Dr. Mesinger notes that patterns start very early in life. "At about the age of 3 or 4," he says, "children are exploring many ideas and reaching conclusions about themselves that begin to crystallize." But the process starts even before then, during infancy. When a baby or toddler reaches a milestone, she experiences a sense of accomplishment that bolsters her developing self-esteem. Learning to roll over after dozens of unsuccessful attempts or finally mastering getting the spoon into her mouth every time she eats are experiences that teach a young child a "can do" attitude. The concept of success following persistence starts early.

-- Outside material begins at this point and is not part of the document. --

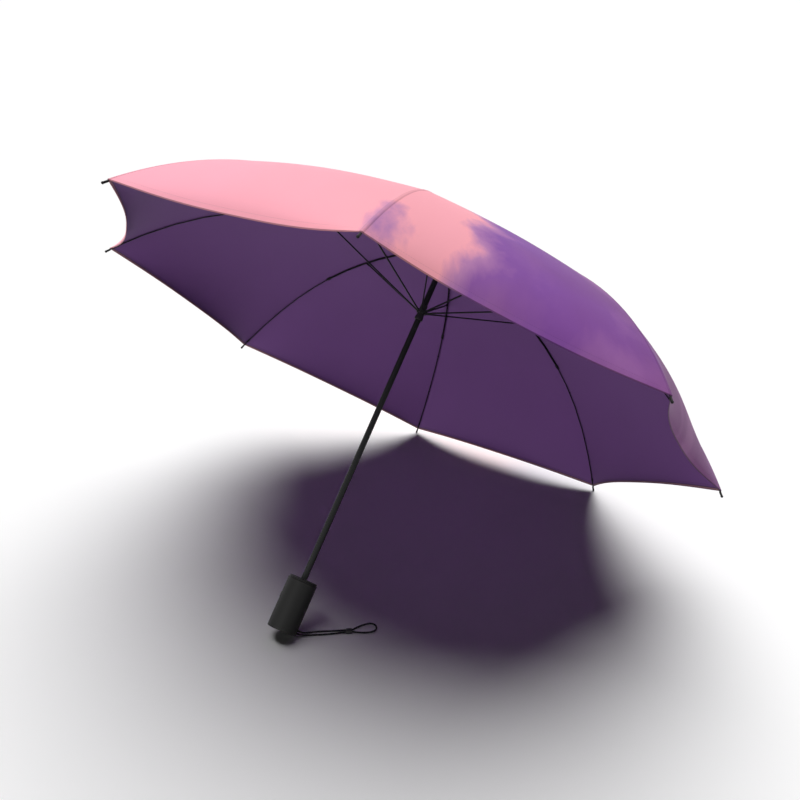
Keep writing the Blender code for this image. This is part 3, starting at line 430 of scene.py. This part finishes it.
def layPlan(shape, plan, edges, about, swing):
    # plan is the whole canopy seen from above, for the print; edges has the distances from rib and hem
    for face in shape.faces:
        face.smooth = True
        for corner in face.loops:
            share, turn, arc, hem = about[corner.vert]
            reach = share * canopy["planScale"]
            corner[plan].uv = (0.5 + reach * math.cos(swing + turn), 0.5 + reach * math.sin(swing + turn))
            corner[edges].uv = (arc * canopy["edgeScale"], hem * canopy["edgeScale"])


def smoothCloth(mesh, places):
    # both skins take the curved sheet's own normals; edges, hem and seams keep those of their faces
    skinNormals = {}
    normals = []
    for polygon in mesh.polygons:
        middleShare = sum(places[index][0] for index in polygon.vertices) / len(polygon.vertices)
        middleTurn = sum(places[index][1] for index in polygon.vertices) / len(polygon.vertices)
        flat = polygon.normal
        for index in polygon.vertices:
            share, turn = places[index]
            near = turn or math.copysign(canopy["besideRib"], middleTurn)
            key = (round(share, 6), round(near, 6))
            if key not in skinNormals:
                skinNormals[key] = clothNormal(min(share, canopy["beforeHem"]), near)
            skin = skinNormals[key]
            facing = flat.dot(skin)
            arc = abs(middleTurn) * canopy["rim"] * share
            onHem = abs(middleShare - 1) < 1e-6
            onSeam = share > canopy["seamFrom"] and arc < canopy["seamHalf"] * canopy["seamSharp"]
            if abs(facing) < canopy["sharpEdge"] or onHem or (facing > 0 and onSeam):
                normals.append(tuple(flat))
            else:
                normals.append(tuple(skin if facing > 0 else -skin))
    mesh.normals_split_custom_set(normals)


def foldAcross(piece):  # gives the cloth or thread its own copy of its mesh
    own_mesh(piece)


def clothStrip(number, part, finishes):
    shape = bmesh.new()
    plan = shape.loops.layers.uv.new("plan")
    edges = shape.loops.layers.uv.new("edges")
    under, over, about = clothRows(shape, part)
    coverRows(shape, under, 1)
    coverRows(shape, over, 0, True)
    if part == "outer":
        rollHem(shape, under[-1], over[-1], about)
    closeEdges(shape, under, over, part)
    bmesh.ops.recalc_face_normals(shape, faces=shape.faces)
    layPlan(shape, plan, edges, about, ribAngle(number))
    places = [about[vert][:2] for vert in shape.verts]
    mesh = bpy.data.meshes.new(f"cloth_{part}_{number}")
    shape.verts.index_update()
    shape.to_mesh(mesh)
    shape.free()
    smoothCloth(mesh, places)
    mesh.transform(ribFrame(number))
    mesh.update()
    strip = addObject(f"cloth_{part}_{number}", mesh)
    for finish in finishes:
        mesh.materials.append(finish)
    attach(strip, f"rib_{number}" if part == "inner" else f"rib_end_{number}")
    foldAcross(strip)
    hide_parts(f"canopy_panel_{number}")
    return strip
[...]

As a child tries, fails, tries again, fails again and again, and then finally succeeds, she is developing ideas about her own capabilities. At the same time, she is creating thoughts about herself based on her interactions with other people. This is why parental involvement is key to helping a child form accurate, healthy self-perceptions.

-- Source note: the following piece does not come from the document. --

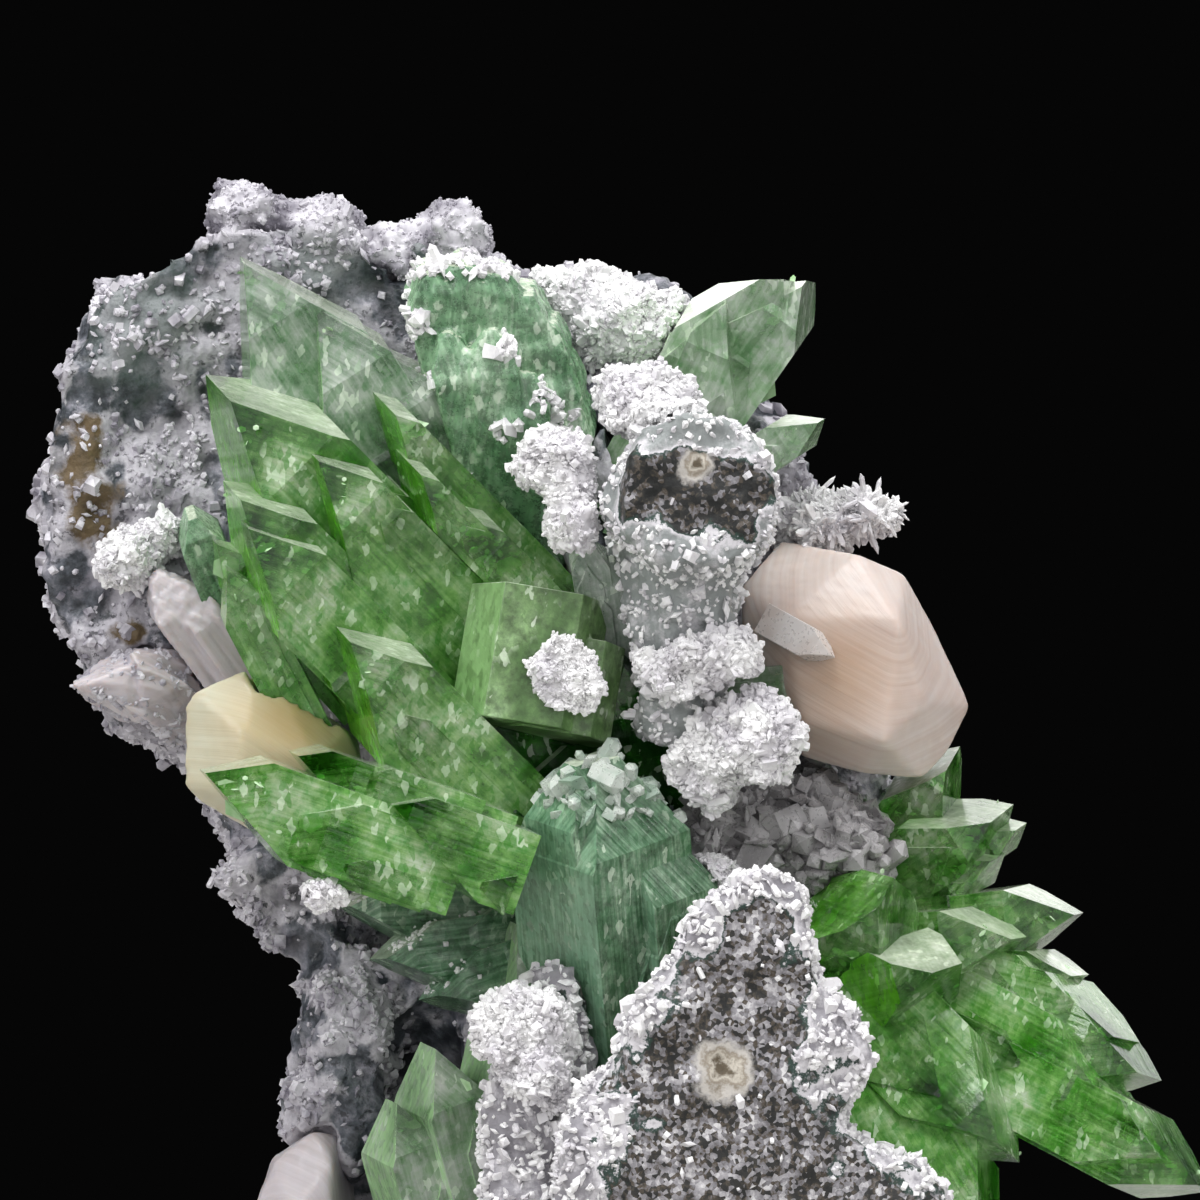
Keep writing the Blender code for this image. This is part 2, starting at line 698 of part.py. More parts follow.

Self-esteem can also be defined as the combination of feelings of capability with feelings of being loved. A child who is happy with her achievements but does not feel loved may eventually experience low self-esteem. Likewise, a child who feels loved but is hesitant about her own abilities can also end up feeling poorly about herself. Healthy self-esteem results when the right balance is attained.

Signs of Unhealthy and Healthy Self-Esteem

Self-esteem fluctuates as a child grows. It is frequently changed and fine-tuned, as it is affected by a child's experiences and new perceptions. It helps for parents to be aware of the signs of both healthy and unhealthy self-esteem.

A child who has low self-esteem may not want to try new things. She frequently speaks negatively about herself, saying such things as, "I'm stupid," "I'll never learn how to do this," or "What's the point? Nobody cares about me anyway." She exhibits a low tolerance for frustration, giving up easily or waiting for somebody else to take over. Children with low self-esteem see temporary setbacks as permanent, intolerable conditions. A sense of pessimism predominates.

A child who has healthy self-esteem tends to enjoy interacting with others. She's comfortable in social settings and enjoys group activities as well as independent pursuits. She's willing to pursue new interests. When challenges arise, she is able to work toward finding solutions. She voices discontent without belittling herself or others. For example, rather than saying, "I'm an idiot," she says, "I don't understand this." She knows her strengths and weaknesses, and accepts them. A sense of optimism prevails.

What Parents Can Do to Help

How can a parent help to foster healthy self-esteem in a child? Here are some tips that can make a big difference:

• Watch what you say. Children are very sensitive to parents' words. Remember to praise your child not only for a job well done, but also for effort. But be truthful. For example, if your child doesn't make the soccer team, avoid saying something like, "Well, next time you'll work harder and make it." Instead, say something like, "Well, you didn't make the team, but I'm really proud of the effort you put into it." Reward effort and completion instead of outcome.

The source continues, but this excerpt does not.